KP: Very very cool stuff. The NanoPi gives you a little, teeny handheld tool sitting in your pocket, a battery-operated device. It started out just to solve a problem that you had and has come a long way. We definitely want to thank you for the amount of hard work you’ve done in in building it. I remember oh maybe two years ago when I first got started on this with you. I couldn’t do any of the linux stuff. I kept asking, “Oh Jerry how do I do this?” It’s come a long way. We’ll be having a session of this. There’s a deep dive that Jerry’s doing with Scott McDermott on mobile testing and if you’re at WLPC be able to see these little test tools.
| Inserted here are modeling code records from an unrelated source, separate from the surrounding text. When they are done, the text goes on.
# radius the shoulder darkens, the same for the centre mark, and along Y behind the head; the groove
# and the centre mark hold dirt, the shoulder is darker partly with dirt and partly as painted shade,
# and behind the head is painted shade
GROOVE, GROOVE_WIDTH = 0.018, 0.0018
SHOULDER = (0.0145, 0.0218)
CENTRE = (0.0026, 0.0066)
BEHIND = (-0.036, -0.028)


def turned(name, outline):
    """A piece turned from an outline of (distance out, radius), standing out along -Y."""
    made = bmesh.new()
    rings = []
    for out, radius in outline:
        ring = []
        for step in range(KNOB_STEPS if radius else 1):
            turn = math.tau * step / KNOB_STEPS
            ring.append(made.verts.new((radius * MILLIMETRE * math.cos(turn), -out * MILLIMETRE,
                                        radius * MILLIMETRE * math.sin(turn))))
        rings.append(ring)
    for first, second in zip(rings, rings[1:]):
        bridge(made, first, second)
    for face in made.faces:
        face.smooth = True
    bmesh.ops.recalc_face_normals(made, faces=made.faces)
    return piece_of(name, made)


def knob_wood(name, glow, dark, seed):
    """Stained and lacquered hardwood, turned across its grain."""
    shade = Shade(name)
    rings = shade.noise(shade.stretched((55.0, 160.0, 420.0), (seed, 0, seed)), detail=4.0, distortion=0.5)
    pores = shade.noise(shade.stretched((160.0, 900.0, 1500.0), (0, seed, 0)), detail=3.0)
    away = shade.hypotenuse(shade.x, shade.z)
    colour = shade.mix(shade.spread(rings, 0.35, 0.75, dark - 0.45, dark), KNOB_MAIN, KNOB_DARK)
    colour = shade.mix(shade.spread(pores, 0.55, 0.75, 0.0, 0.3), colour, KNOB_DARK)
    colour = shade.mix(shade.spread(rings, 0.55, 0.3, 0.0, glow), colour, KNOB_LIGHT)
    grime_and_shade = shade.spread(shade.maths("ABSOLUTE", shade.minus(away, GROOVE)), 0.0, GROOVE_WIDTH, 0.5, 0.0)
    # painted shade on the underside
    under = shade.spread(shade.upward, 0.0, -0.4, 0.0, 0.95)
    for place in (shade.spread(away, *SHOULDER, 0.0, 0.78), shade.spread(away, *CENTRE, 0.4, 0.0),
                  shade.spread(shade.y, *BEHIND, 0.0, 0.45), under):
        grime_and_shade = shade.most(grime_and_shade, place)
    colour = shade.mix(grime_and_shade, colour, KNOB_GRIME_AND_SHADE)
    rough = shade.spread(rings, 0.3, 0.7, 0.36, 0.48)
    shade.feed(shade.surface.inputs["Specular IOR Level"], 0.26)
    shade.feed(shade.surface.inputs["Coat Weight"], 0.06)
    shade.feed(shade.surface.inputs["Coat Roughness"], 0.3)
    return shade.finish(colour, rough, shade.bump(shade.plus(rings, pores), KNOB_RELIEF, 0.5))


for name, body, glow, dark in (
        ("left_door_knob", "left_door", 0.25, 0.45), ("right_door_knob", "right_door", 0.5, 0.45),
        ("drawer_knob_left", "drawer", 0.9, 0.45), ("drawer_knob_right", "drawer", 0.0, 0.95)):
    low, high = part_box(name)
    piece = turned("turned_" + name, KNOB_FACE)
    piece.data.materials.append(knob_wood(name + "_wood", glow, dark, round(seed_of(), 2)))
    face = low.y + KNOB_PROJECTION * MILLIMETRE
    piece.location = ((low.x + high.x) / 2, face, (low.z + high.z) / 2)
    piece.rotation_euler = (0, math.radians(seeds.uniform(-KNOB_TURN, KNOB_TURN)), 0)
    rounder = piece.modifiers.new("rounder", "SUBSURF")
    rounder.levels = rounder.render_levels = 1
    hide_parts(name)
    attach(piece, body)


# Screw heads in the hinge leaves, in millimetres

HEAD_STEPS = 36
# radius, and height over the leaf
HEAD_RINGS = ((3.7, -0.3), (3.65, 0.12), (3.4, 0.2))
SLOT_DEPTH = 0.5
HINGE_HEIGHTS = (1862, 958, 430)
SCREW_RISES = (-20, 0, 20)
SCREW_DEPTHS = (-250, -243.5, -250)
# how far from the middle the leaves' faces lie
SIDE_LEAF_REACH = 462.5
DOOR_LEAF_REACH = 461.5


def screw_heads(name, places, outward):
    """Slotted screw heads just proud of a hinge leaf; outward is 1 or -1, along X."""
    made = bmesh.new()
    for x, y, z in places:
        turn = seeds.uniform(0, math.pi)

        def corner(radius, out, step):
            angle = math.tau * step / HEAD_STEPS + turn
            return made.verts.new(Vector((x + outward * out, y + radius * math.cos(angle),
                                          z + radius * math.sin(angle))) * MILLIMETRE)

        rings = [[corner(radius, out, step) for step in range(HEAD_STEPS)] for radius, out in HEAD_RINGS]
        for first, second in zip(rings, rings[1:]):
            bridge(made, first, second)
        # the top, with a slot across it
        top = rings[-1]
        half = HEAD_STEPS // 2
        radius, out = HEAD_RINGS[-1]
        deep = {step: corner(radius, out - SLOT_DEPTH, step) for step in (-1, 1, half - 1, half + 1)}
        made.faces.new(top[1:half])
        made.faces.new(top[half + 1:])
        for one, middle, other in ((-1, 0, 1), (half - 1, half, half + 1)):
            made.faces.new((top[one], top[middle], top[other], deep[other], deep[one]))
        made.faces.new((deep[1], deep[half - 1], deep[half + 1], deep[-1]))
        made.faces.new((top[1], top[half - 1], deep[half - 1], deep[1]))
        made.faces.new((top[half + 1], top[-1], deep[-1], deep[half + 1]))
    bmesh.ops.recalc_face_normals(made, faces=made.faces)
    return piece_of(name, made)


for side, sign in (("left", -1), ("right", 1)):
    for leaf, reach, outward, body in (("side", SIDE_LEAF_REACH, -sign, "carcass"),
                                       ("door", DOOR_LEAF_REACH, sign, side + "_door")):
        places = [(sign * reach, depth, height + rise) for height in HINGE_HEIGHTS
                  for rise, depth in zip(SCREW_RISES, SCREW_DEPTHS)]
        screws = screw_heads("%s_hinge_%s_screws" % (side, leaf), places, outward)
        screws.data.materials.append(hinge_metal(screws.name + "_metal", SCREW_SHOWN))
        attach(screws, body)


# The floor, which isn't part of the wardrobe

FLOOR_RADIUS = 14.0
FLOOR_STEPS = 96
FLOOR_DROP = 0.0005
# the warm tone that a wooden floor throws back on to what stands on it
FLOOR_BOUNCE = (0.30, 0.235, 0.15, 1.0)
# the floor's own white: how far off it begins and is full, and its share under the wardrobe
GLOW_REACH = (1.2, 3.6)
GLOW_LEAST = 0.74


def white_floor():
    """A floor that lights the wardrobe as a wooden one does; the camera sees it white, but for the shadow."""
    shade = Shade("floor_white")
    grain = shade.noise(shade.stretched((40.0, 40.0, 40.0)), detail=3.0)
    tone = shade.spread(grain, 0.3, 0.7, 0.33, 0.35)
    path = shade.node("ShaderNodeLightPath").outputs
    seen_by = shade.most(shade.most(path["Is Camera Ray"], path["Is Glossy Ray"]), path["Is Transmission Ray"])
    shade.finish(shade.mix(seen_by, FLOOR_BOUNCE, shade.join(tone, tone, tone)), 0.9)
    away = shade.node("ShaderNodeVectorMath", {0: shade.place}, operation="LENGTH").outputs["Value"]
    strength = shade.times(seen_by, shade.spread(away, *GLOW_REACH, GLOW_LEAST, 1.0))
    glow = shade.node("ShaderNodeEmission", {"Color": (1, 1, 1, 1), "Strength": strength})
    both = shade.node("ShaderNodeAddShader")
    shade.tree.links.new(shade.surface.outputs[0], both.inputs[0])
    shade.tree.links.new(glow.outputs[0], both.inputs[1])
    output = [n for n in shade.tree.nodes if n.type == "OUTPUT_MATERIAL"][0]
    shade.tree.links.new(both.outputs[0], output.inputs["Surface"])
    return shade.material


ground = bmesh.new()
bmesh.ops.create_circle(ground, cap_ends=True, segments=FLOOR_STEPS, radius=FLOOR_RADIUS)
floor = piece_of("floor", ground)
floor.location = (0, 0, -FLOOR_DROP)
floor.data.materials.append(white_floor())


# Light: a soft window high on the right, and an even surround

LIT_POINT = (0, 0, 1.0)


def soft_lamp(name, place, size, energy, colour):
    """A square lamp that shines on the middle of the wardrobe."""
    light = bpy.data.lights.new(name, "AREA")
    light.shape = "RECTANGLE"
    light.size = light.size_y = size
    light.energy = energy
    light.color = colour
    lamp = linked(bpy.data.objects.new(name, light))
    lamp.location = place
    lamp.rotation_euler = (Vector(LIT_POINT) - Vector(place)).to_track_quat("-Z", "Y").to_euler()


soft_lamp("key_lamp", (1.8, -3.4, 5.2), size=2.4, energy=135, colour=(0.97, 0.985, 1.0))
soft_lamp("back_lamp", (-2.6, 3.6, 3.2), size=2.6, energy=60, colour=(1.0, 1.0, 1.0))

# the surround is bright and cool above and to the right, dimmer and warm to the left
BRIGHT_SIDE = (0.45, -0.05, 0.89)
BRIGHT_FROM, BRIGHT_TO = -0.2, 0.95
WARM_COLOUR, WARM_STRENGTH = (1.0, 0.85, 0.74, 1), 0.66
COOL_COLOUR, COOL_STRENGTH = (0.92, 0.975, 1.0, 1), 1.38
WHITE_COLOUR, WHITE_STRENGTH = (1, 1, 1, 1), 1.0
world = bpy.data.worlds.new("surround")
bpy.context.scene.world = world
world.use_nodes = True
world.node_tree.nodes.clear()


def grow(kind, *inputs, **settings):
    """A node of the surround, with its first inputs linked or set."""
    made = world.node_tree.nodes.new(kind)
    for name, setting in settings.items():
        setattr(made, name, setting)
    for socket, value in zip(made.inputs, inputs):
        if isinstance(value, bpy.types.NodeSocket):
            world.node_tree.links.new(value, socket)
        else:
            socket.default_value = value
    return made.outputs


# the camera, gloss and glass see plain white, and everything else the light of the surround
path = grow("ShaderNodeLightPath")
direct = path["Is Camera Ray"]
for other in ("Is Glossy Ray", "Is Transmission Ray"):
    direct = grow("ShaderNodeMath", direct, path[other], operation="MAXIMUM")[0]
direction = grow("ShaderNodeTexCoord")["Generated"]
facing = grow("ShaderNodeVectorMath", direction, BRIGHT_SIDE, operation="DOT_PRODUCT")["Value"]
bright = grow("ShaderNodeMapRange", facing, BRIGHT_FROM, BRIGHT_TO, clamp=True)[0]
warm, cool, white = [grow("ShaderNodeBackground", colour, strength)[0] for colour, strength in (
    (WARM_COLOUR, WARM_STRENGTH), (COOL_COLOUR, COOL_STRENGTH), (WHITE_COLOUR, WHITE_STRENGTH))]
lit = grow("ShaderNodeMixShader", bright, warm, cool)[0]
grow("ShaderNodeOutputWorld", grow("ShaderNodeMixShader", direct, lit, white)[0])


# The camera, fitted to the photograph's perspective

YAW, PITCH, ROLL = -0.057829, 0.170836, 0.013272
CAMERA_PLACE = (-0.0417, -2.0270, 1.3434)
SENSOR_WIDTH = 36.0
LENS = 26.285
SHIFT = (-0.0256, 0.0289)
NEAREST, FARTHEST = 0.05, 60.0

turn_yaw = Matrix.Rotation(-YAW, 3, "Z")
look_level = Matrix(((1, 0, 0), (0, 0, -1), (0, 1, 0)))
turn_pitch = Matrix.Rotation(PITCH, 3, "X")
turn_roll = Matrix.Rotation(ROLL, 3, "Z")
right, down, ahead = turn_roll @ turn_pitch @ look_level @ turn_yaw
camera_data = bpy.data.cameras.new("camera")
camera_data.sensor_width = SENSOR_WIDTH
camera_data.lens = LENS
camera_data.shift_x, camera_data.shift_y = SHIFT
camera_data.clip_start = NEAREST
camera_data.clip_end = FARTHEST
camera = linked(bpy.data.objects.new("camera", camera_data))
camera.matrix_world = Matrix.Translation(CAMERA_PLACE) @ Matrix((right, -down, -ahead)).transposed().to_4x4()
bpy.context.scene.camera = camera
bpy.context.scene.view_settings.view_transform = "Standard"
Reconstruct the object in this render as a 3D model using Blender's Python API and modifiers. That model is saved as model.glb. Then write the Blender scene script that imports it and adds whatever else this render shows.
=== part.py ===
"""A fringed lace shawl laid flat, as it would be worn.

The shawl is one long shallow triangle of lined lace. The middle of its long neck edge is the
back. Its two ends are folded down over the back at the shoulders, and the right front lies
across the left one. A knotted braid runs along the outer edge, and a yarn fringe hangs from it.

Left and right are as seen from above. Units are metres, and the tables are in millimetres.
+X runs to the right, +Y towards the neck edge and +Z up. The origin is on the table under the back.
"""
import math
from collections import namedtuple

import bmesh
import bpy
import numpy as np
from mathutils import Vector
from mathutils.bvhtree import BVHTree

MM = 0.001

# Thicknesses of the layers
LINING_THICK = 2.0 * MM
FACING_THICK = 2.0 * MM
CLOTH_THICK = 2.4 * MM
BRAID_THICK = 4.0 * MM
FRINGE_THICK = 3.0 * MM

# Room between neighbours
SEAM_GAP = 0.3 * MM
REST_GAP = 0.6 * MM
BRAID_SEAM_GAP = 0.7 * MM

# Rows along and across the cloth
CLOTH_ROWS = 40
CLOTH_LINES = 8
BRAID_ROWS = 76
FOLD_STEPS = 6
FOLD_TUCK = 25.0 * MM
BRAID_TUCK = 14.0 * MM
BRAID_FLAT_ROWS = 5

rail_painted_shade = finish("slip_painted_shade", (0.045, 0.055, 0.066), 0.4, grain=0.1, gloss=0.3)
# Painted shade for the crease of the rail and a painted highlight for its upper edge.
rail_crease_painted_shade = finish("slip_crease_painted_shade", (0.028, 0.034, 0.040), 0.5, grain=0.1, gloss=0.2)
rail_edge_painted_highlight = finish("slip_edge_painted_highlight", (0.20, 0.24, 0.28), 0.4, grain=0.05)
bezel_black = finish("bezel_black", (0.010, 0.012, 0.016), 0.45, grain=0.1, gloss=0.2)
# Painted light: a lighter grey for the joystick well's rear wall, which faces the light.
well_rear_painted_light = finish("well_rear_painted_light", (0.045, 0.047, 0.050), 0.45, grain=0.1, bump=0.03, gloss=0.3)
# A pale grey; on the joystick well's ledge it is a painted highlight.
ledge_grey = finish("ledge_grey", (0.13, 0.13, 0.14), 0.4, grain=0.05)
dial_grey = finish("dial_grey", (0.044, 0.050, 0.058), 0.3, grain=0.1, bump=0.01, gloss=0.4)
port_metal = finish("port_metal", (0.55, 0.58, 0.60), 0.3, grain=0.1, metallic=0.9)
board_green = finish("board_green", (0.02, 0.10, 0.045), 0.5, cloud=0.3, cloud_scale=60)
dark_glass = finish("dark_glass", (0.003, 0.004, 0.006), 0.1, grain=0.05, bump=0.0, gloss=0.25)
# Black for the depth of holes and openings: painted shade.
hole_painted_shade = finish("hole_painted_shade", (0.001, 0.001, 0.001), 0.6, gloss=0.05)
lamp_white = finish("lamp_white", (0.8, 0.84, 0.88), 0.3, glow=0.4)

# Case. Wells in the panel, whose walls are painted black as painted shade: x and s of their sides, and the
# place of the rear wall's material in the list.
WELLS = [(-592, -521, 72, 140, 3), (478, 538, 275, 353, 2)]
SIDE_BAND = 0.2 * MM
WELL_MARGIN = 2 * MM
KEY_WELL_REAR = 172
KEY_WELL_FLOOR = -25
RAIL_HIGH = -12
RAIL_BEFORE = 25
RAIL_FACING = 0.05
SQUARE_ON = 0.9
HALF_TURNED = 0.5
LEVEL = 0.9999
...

If you’re interested we’ll put some links in the show notes about what they look like and where you can pick one up.
Thank you very much Jerry for your time today.
JO: Thanks Keith, Thanks for all the support and making all this happen. We’ve come a long ways in it and definitely would not have made it this far with it without all your help and support and getting this happening.
KP: Well we’ll just keep continuing on making it better. Who knows what we’re going to see next year? Maybe it’ll be the size of a thumb drive. But this one is small, light, easy, and very robust. And we learned this time around we’re not having the attendees assemble them at all. It will be preassembled and they’ll just work. We’ll treat it like a little baby appliance.
Well thanks for your time. Enjoy Florida it where it’s warm before you head back home to Wisconsin where it’s probably a little chilly right now.